Por Manuel Vicent |
En el escarpado monasterio El Nido del Tigre de Bután un maestro venerable me dio algunos consejos para equilibrar el diafragma. Me dijo: come despacio, demórate masticando, puesto que la primera digestión se realiza en la boca; concentra tu pensamiento en el largo camino que ha tenido que recorrer ese alimento hasta llegar a tu estómago. Expresadas por un monje budista color azafrán al pie del Himalaya estas normas dietéticas adquirían una proyección mística.
A la hora de sentarte a la mesa —añadió— viste siempre ropa holgada de lino o de algodón, no permitas que ninguna tela con fibra sintética roce nunca tu piel. Siempre he creído que para una buena digestión lo más importante son los comensales en una alegre sobremesa.
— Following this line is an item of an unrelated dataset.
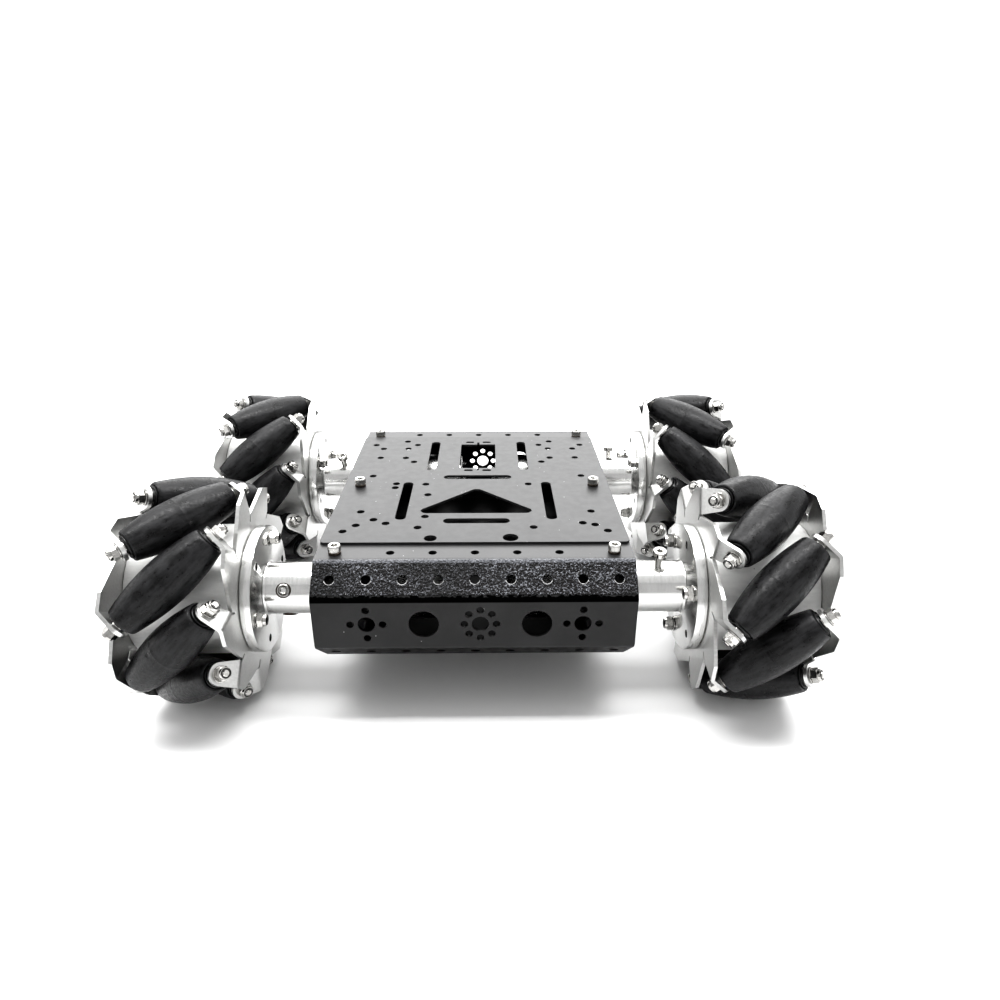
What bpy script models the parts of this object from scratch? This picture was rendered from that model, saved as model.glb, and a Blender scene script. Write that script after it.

Pero dispuesto a seguir las enseñanzas del venerable me puse a meditar mientras me enfrentaba a solas con unas chuletas de cordero.
Imaginé que esa carne pertenecía a un pobre animal que había sido conducido al matadero hacinado en un camión para ser degollado sin que soltara siquiera un balido lastimero ante un destino tan aciago. Deduje que comiendo esa carne también asimilaba su humillación y mansedumbre. ¿De dónde provenía ese melocotón que me llevaba ahora a la boca? Seguramente habría sido recogido del campo por un inmigrante náufrago llegado en patera, explotado y sin papeles. La meditación me llevó a aceptar que con esa fruta también consumía su injusticia.
Después leí la etiqueta de mi camisa. Algodón 100% confeccionada en Bangladés, sin duda, por las manos de unas niñas esclavizadas en un sótano clandestino lleno de ratas. Peor que la fibra sintética era la esclavitud la que rozaba mi piel. Puesto que la meditación me condenaba al hambre y a la desnudez imaginé que el venerable quería decir: a la hora de comer y de vestir, olvida lo que vistes y comes; piensa solo en nubes rosas, piensa en las flores.